On reflection then, perhaps reviewing this King Creosote album is somewhat of a masochist move, as opening track “Something To Believe” immediately transports the listener to the land of heather, thistles, and large bodies of water.

The Pete Harvey-arranged strings through throughout From Scotland With Love are one of its defining features, and the backbone of the album.
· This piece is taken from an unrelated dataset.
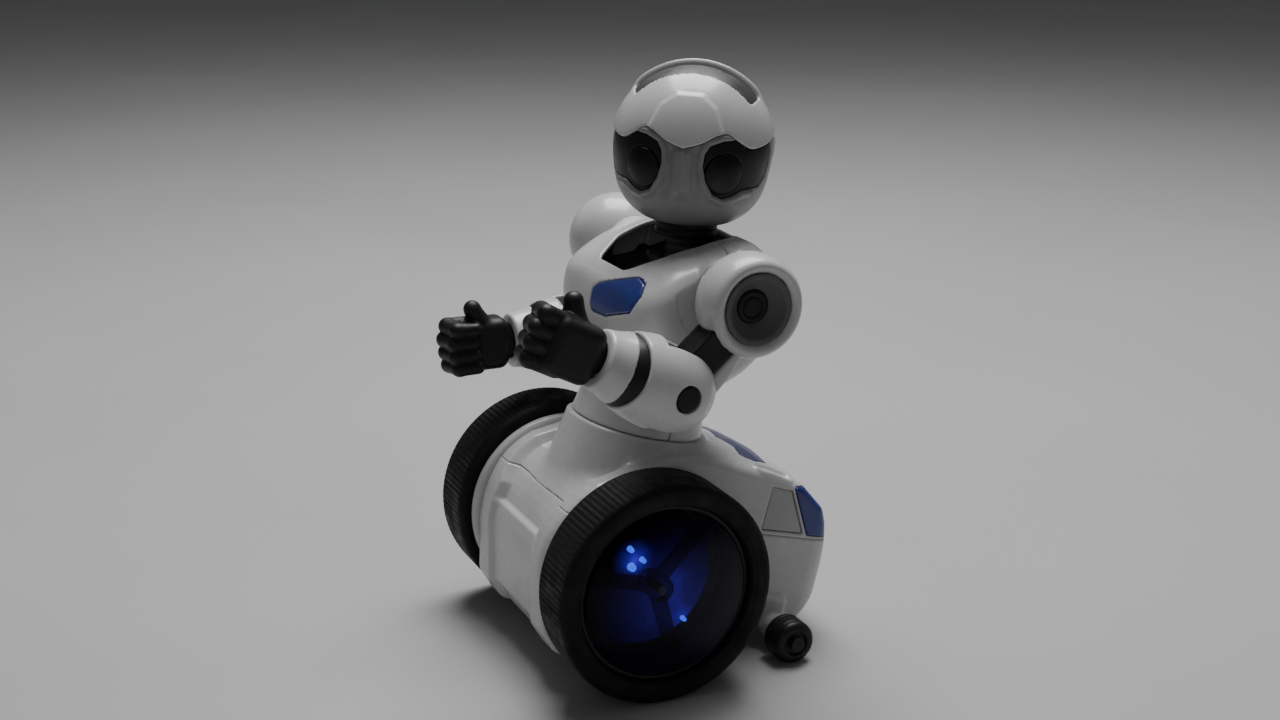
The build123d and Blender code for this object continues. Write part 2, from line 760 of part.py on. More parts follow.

The strings create bring a host of settings to life, from a smooth-running river in “Leaf Piece’ to wistful regret in delicate ballad “Miserable Strangers”. Paired with the sometimes jangly, sometimes picked acoustic guitar, it’s a simple, stripped back sound that works perfectly and refreshing to see it take centre stage.

“For One Night Only” emerges joyously halfway through the album as a Friday afternoon anthem, in the vein of Arctic Monkeys “The View From The Afternoon” to “Pocketful Of Money” by Jens Lekman. It’s got all the hallmarks lyrically, with references to spending the housekeeping money with reckless abandon, and the celebrated payday feeling.

The following track, “Bluebell, Cockleshell, 123” is a vignette of elsewhere on perhaps the same Friday afternoon. A school-yard skipping game (complete with a choir of children and hand claps), it expands further the Scotland-scape created throughout the album.

There are further Scottish idioms scattered throughout the album, including ‘haud yer wheesht’ - a slightly disturbing flashback for anyone who’s been on the no-nonsense end of a Scottish grannie.

“Largs” marks an interesting departure musically, with a jaunty style that’s more Klezmer than highland fling, but with more than a definite not to Scotland lyrically – “The water here doesn’t get any warmer…”.

This is KC’s first album since his much-acclaimed collaboration with Jon Hopkins, and what a wonderfully personal way to return. This will no doubt work beautifully alongside the film (Visit Scotland take note), as lyrically, it’s both accessible and niche, a collection of stories and snapshots to accompany and augment the footage. But it also works as stand-alone propaganda for our friends north of the border, and album that feeds the imagination and makes you long for mountains, open space, and something a little more natural.